### [GOAL]
Go through the material below, count the lines with the word "handed", and reply with the count alone.

Structured object records:

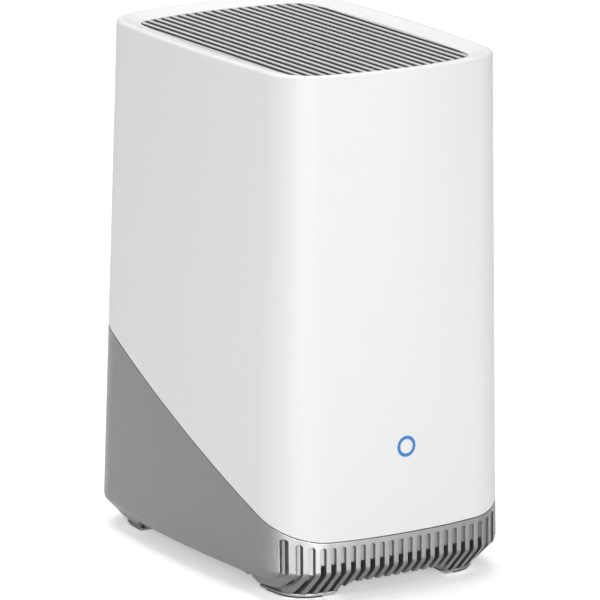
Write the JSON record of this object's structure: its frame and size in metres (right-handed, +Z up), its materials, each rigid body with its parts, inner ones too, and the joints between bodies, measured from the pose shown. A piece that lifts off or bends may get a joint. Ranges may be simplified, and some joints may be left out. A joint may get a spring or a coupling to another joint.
{
  "type": "security camera base station",
  "caption": "Tall free-standing hub for security cameras: tapered white shell, grey ribbed base with finned feet, slatted top grille, blue light ring, drive bay underneath.",
  "frame": {"origin": "middle of the footprint, at the level of the surface that the pads stand on", "axes": "+Z up; -Y is the front with the status light, +Y the rear with the sockets; +X is to the right for someone who faces the front"},
  "size_m": [0.0994, 0.1354, 0.1815],
  "materials": {
    "white_plastic": "fine satin moulding",
    "grey_plastic": "fine satin moulding, light grey",
    "rubber_pads": "matt",
    "black_mesh": "fine woven screen",
    "light_ring": "clear, lit blue",
    "circuit_board": "green solder mask",
    "lamp_bodies": "small surface lamps",
    "inner_plastic": "plain dark moulding",
    "chip_black": "moulded chip",
    "soft_pad": "soft pad",
    "bare_aluminium": "extruded, bare",
    "tinned_steel": "stamped and tinned",
    "capacitor_sleeve": "sleeved can",
    "black_plastic": "moulded black",
    "screw_steel": "zinc plated",
    "brass_insert": "knurled",
    "black_steel": "pressed and painted",
    "magnet_iron": "sintered magnet and plated yoke",
    "paper_cone": "pressed paper",
    "coil_wire": "wound wire",
    "antenna_copper": "flat foil on a strip"
  },
  "bodies": {
    "base_station": {"outer_shell": "white_plastic", "lower_housing": "grey_plastic", "foot_pads": "rubber_pads", "top_grille": "grey_plastic", "dust_screen": "black_mesh", "status_light_ring": "light_ring", "status_light_middle": "white_plastic", "status_light_board": "circuit_board", "status_lamps": "lamp_bodies", "inner_frame": "inner_plastic", "main_board": "circuit_board", "processor": "chip_black", "thermal_pad": "soft_pad", "heat_sink": "bare_aluminium", "heat_sink_pins": "inner_plastic", "memory_chips": "chip_black", "radio_covers": "tinned_steel", "capacitors": "capacitor_sleeve", "network_socket": "tinned_steel", "usb_socket": "tinned_steel", "usb_tongue": "black_plastic", "power_socket": "black_plastic", "power_pin": "tinned_steel", "sync_switch": "tinned_steel", "drive_bay_cage": "tinned_steel", "lock_insert": "brass_insert", "bridge_board": "circuit_board", "drive_connector": "black_plastic", "speaker_basket": "black_steel", "speaker_gasket": "soft_pad", "speaker_magnet": "magnet_iron", "speaker_cone": "paper_cone", "speaker_surround": "soft_pad", "voice_coil": "coil_wire", "strip_antennas": "antenna_copper", "shell_screws": "screw_steel", "board_screws": "screw_steel", "frame_screws": "screw_steel", "speaker_screws": "screw_steel", "light_board_screws": "screw_steel"},
    "drive_drawer": {"drive_tray": "inner_plastic", "bay_cover": "grey_plastic"},
    "lock_screw": {"cover_lock_screw": "screw_steel"},
    "sync_button": {"sync_button": "grey_plastic", "switch_plunger": "black_plastic"}
  },
  "joints": [
    {"name": "drive_drawer_slide", "type": "slide", "parent": "base_station", "child": "drive_drawer", "axis": [0, 0, -1], "range_m": [0, 0.1]},
    {"name": "lock_screw_turn", "type": "hinge", "parent": "drive_drawer", "child": "lock_screw", "pos_m": [0.022, 0.0406, 0.01], "axis": [0, 0, 1], "range_deg": [0, 720]},
    {"name": "sync_button_press", "type": "slide", "parent": "base_station", "child": "sync_button", "axis": [0, -1, 0], "range_m": [0, 0.0005], "stiffness_N_per_m": 800, "springref_m": -0.0005}
  ]
}
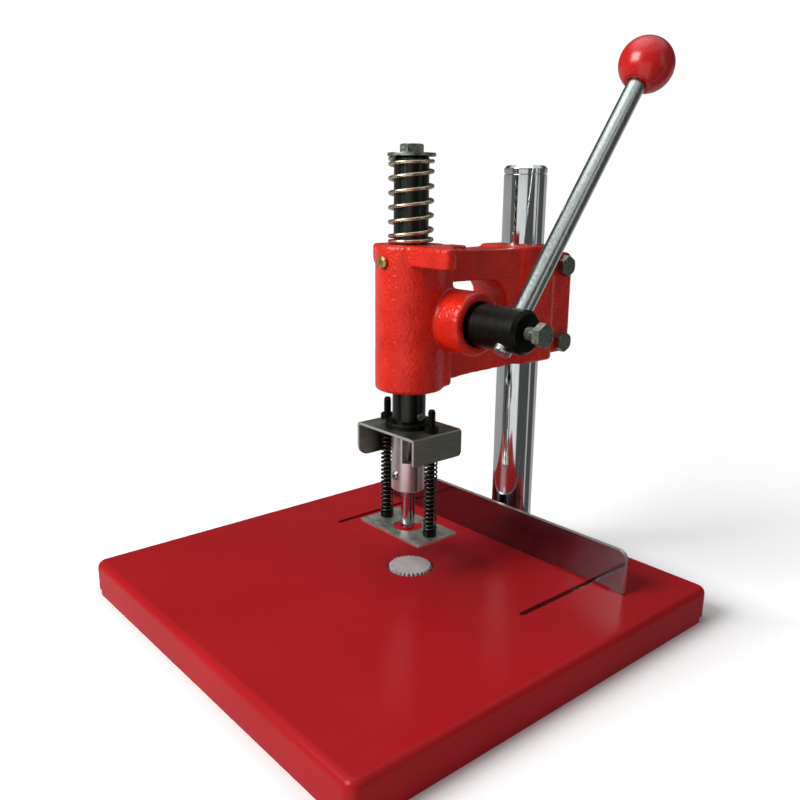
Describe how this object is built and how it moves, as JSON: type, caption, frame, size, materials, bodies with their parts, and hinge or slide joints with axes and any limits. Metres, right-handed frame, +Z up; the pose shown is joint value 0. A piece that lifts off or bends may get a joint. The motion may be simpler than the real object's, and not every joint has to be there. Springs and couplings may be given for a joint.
{
  "type": "hand lever paper punch press",
  "caption": "Desk press that punches a round hole through a paper stack: a hand lever drives a rack ram down a column stand over a flat base with a paper fence.",
  "frame": {"origin": "centre of the base's footprint, in the plane the base stands on", "axes": "+Z up, +X towards the user's right, where the lever is, +Y towards the back, where the column is"},
  "size_m": [0.3, 0.3178, 0.3756],
  "materials": {
    "pan_paint": "gloss red enamel",
    "casting_paint": "hammered red enamel",
    "ground_steel": "ground bright",
    "zinc_plate": "dull zinc",
    "yellow_zinc": "yellow passivated zinc",
    "plain_steel": "mill finish",
    "holder_steel": "turned and polished",
    "punch_steel": "polished, hardened",
    "blued_steel": "black oxide",
    "lever_chrome": "bright chrome",
    "spring_zinc": "zinc plated wire",
    "spring_black": "black oiled wire",
    "knob_plastic": "moulded, glossy",
    "pad_plastic": "natural nylon",
    "fence_acrylic": "clear, polished",
    "seat_steel": "turned"
  },
  "bodies": {
    "stand": {"base_pan": "pan_paint", "backing_plate": "plain_steel", "column": "ground_steel", "column_washer": "zinc_plate", "column_nut": "zinc_plate", "anvil_seat": "seat_steel"},
    "pad": {"cutting_pad": "pad_plastic"},
    "fence": {"fence_plate": "fence_acrylic", "fence_clamps": "plain_steel", "fence_screws": "zinc_plate"},
    "head": {"head_casting": "casting_paint", "guide_screw": "yellow_zinc", "clamp_bolts": "zinc_plate", "clamp_washers": "zinc_plate", "clamp_nuts": "zinc_plate", "return_spring": "spring_zinc"},
    "ram": {"ram_rack": "blued_steel", "ram_flange": "plain_steel", "ram_lock_screw": "zinc_plate", "top_washer": "zinc_plate", "top_bolt": "zinc_plate", "channel_bracket": "plain_steel", "punch_holder": "holder_steel", "holder_set_screw": "blued_steel", "punch_tube": "punch_steel", "punch_collar": "punch_steel", "pressure_spring_left": "spring_black", "pressure_spring_right": "spring_black"},
    "stripper": {"stripper_plate": "plain_steel", "guide_rods": "ground_steel", "rod_stop_nuts": "zinc_plate", "rod_foot_nuts": "zinc_plate"},
    "lever": {"pinion_shaft": "blued_steel", "shaft_washer": "zinc_plate", "shaft_screw": "zinc_plate", "lever_rod": "lever_chrome", "lever_knob": "knob_plastic", "lever_bolt": "zinc_plate"}
  },
  "joints": [
    {"name": "head_height", "type": "slide", "parent": "stand", "child": "head", "axis": [0, 0, 1], "range_m": [0, 0.045]},
    {"name": "lever_swing", "type": "hinge", "parent": "head", "child": "lever", "pos_m": [0, 0.0326, 0.1979], "axis": [1, 0, 0], "range_deg": [0, 133.69]},
    {"name": "ram_slide", "type": "slide", "parent": "head", "child": "ram", "axis": [0, 0, -1], "range_m": [0, 0.028], "stiffness_N_per_m": 3900, "springref_m": -0.01, "deforming": ["return_spring"]},
    {"name": "stripper_slide", "type": "slide", "parent": "ram", "child": "stripper", "axis": [0, 0, 1], "range_m": [0, 0.01], "stiffness_N_per_m": 2900, "springref_m": -0.009, "deforming": ["pressure_spring_left", "pressure_spring_right"]},
    {"name": "fence_slide", "type": "slide", "parent": "stand", "child": "fence", "axis": [0, 1, 0], "range_m": [-0.058, 0.006]},
    {"name": "pad_turn", "type": "hinge", "parent": "stand", "child": "pad", "pos_m": [0, 0.0153, 0.0203], "axis": [0, 0, 1], "continuous": true}
  ],
  "couplings": [
    {"joint": "ram_slide", "follows": "lever_swing", "m_per_rad": 0.012}
  ]
}
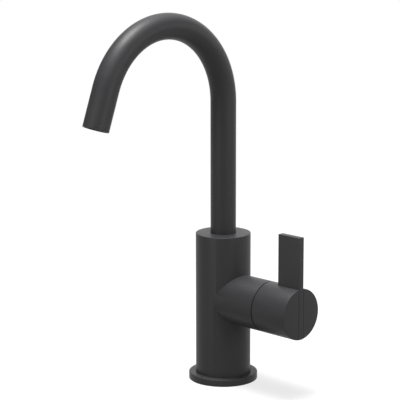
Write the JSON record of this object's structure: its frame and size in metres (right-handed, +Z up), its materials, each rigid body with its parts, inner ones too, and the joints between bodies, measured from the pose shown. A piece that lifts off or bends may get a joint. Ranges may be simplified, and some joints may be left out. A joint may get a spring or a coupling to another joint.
{
  "type": "basin mixer tap",
  "caption": "Single-lever basin mixer tap with a round column, a gooseneck spout that swivels and a side handle that turns for temperature and tilts for flow.",
  "frame": {"origin": "middle of the base, on the surface that the tap stands on, on the column's axis", "axes": "+Z up along the column; the spout reaches over -Y at rest; the side housing and the handle point along +X"},
  "size_m": [0.1212, 0.1862, 0.3259],
  "materials": {
    "black_finish": "matte",
    "cast_brass": "satin",
    "stainless": "satin",
    "seal_rubber": "matte",
    "bearing_nylon": "satin",
    "cartridge_plastic": "satin",
    "disc_ceramic": "polished",
    "black_plastic": "matte"
  },
  "bodies": {
    "tap_body": {"body_shell": "black_finish", "waterway_core": "cast_brass", "base_ring": "black_finish", "base_seal": "seal_rubber", "cartridge_base": "cartridge_plastic", "cartridge_seals": "seal_rubber", "fixed_disc": "disc_ceramic", "cartridge_body": "cartridge_plastic", "retaining_nut": "cast_brass", "dome_cover": "black_finish", "spout_stop_screw": "stainless", "spout_thrust_washer": "bearing_nylon"},
    "spout": {"spout_tube": "black_finish", "spout_spigot": "cast_brass", "spout_o_rings": "seal_rubber", "spout_slip_ring": "bearing_nylon", "outlet_bush": "black_finish", "aerator_washer": "seal_rubber", "aerator_screen": "stainless", "aerator_insert": "cartridge_plastic", "aerator_housing": "black_plastic"},
    "rotor": {"cartridge_rotor": "bearing_nylon", "rotor_o_ring": "seal_rubber", "pivot_pin": "stainless"},
    "disc_slide": {"moving_disc": "disc_ceramic", "disc_carrier": "cartridge_plastic"},
    "handle": {"cartridge_stem": "cast_brass", "handle_barrel": "black_finish", "lever_blade": "black_finish", "handle_grub_screw": "stainless", "screw_plug": "black_plastic"}
  },
  "joints": [
    {"name": "spout_swivel", "type": "hinge", "parent": "tap_body", "child": "spout", "pos_m": [0, 0, 0.11], "axis": [0, 0, 1], "range_deg": [-60, 60]},
    {"name": "temperature_turn", "type": "hinge", "parent": "tap_body", "child": "rotor", "pos_m": [0.043, 0, 0.0743], "axis": [1, 0, 0], "range_deg": [-50, 50]},
    {"name": "flow_tilt", "type": "hinge", "parent": "rotor", "child": "handle", "pos_m": [0.043, 0, 0.0743], "axis": [0, 1, 0], "range_deg": [0, 20]},
    {"name": "disc_travel", "type": "slide", "parent": "rotor", "child": "disc_slide", "axis": [0, 0, 1], "range_m": [0, 0.00428]}
  ],
  "couplings": [
    {"joint": "disc_travel", "follows": "flow_tilt", "m_per_rad": 0.01225}
  ]
}
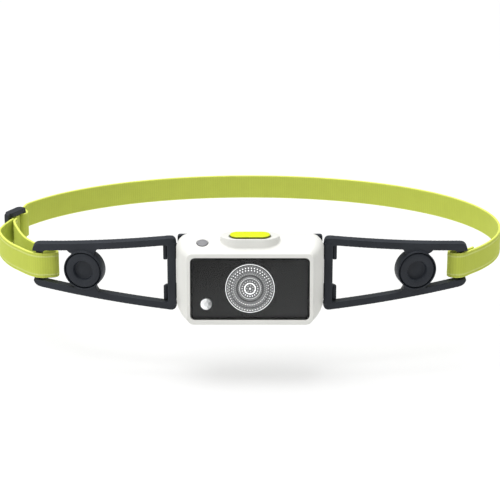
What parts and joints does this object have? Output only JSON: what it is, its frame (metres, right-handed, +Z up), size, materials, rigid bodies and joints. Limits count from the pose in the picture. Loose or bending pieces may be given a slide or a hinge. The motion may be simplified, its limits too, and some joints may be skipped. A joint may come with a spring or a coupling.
{
  "type": "headlamp",
  "caption": "Running headlamp with a tilting lamp head, hinged side arms and an adjustable elastic headband.",
  "frame": {"origin": "middle of the pad face that rests on the forehead", "axes": "+Z up, +X to the right of someone who looks at the lamp, the lamp faces -Y and the head is towards +Y"},
  "size_m": [0.2297, 0.1501, 0.0405],
  "materials": {
    "shell": "fine moulded texture, satin",
    "navy": "soft-touch dark navy",
    "charcoal": "matt charcoal",
    "seal": "black",
    "window": "clear polished",
    "optic": "clear, facetted",
    "webbing": "woven lime elastic",
    "button": "satin lime",
    "grey_lens": "grey",
    "steel": "bright",
    "board": "green solder mask",
    "led": "yellow phosphor",
    "cell": "foil",
    "foam": "dark foam pad"
  },
  "bodies": {
    "bracket": {"base_bracket": "navy", "tilt_pin": "steel", "forehead_pad": "foam", "headband_rear": "webbing"},
    "lamp": {"front_shell": "shell", "rear_cover": "navy", "housing_screw_1": "steel", "housing_screw_2": "steel", "housing_screw_3": "steel", "housing_screw_4": "steel", "window_panel": "window", "window_gasket": "seal", "inner_bezel": "charcoal", "main_lens": "optic", "optic_holder": "seal", "small_lens": "optic", "led_board": "board", "main_led": "led", "small_led": "led", "battery_cell": "cell", "control_board": "board", "tact_switch": "seal", "indicator_led": "led", "sensor_window": "grey_lens", "usb_socket": "steel"},
    "button": {"button_cap": "button"},
    "port_flap": {"port_cover": "navy"},
    "arm_left": {"arm_left": "navy", "disc_cap_left": "navy", "strap_loop_left": "webbing"},
    "arm_right": {"arm_right": "navy", "disc_cap_right": "navy", "strap_loop_right": "webbing"},
    "slider": {"strap_slider": "navy", "slider_run": "webbing", "strap_end_loop": "webbing"}
  },
  "joints": [
    {"name": "lamp_tilt", "type": "hinge", "parent": "bracket", "child": "lamp", "pos_m": [0, -0.008, -0.0178], "axis": [1, 0, 0], "range_deg": [0, 60]},
    {"name": "button_press", "type": "slide", "parent": "lamp", "child": "button", "axis": [0, 0, -1], "range_m": [0, 0.0008], "stiffness_N_per_m": 900, "springref_m": -0.0004},
    {"name": "port_flap_hinge", "type": "hinge", "parent": "lamp", "child": "port_flap", "pos_m": [0.0165, -0.0189, -0.017], "axis": [1, 0, 0], "range_deg": [0, 100]},
    {"name": "arm_left_swing", "type": "hinge", "parent": "bracket", "child": "arm_left", "pos_m": [-0.034, -0.008, 0], "axis": [0, 0, -1], "range_deg": [-8, 25], "deforming": ["headband_rear"]},
    {"name": "arm_right_swing", "type": "hinge", "parent": "bracket", "child": "arm_right", "pos_m": [0.034, -0.008, 0], "axis": [0, 0, 1], "range_deg": [-8, 25], "deforming": ["headband_rear"]},
    {"name": "slider_slide", "type": "slide", "parent": "arm_left", "child": "slider", "axis": [0.151, 0.9885, 0], "range_m": [0, 0.012], "deforming": ["headband_rear", "strap_loop_left"]}
  ]
}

### [RESPONSE BELOW]
4